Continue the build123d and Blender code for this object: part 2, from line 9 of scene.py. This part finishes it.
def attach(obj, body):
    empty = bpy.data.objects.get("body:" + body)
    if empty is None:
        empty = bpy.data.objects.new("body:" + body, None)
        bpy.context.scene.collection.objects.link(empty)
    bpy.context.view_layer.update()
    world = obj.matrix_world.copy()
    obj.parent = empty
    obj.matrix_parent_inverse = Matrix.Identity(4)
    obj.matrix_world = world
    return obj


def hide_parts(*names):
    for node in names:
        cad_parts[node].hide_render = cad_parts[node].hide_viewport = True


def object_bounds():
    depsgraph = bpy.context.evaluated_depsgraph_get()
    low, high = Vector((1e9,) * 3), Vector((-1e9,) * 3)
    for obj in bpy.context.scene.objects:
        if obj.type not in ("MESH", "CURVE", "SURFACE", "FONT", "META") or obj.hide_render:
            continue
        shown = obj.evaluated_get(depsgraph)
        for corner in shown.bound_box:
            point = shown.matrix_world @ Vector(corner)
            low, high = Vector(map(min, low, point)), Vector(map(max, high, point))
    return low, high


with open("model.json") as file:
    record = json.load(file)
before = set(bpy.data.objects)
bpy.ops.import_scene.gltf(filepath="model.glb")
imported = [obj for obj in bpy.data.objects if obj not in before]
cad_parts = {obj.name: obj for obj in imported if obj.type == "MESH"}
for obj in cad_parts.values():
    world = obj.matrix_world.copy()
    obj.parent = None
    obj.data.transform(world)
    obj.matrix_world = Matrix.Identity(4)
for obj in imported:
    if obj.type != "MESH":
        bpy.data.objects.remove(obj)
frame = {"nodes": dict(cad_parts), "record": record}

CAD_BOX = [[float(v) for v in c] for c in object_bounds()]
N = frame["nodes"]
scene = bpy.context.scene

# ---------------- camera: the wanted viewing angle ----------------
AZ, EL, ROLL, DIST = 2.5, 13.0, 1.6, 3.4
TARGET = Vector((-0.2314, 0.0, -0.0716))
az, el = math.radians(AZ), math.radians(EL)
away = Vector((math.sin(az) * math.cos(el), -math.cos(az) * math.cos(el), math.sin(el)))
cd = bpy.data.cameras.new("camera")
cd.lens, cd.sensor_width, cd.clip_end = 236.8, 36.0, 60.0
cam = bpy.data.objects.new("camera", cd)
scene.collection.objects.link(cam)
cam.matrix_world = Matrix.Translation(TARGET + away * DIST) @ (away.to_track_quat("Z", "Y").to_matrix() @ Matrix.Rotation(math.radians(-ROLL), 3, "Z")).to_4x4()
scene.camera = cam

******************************

◆ **Exercise**:
Print only the lines from the top of the data above down to the line holding "for node in", inclusive.

◆ **Exercise response**:
Continue the build123d and Blender code for this object: part 2, from line 9 of scene.py. This part finishes it.
def attach(obj, body):
    empty = bpy.data.objects.get("body:" + body)
    if empty is None:
        empty = bpy.data.objects.new("body:" + body, None)
        bpy.context.scene.collection.objects.link(empty)
    bpy.context.view_layer.update()
    world = obj.matrix_world.copy()
    obj.parent = empty
    obj.matrix_parent_inverse = Matrix.Identity(4)
    obj.matrix_world = world
    return obj


def hide_parts(*names):
    for node in names:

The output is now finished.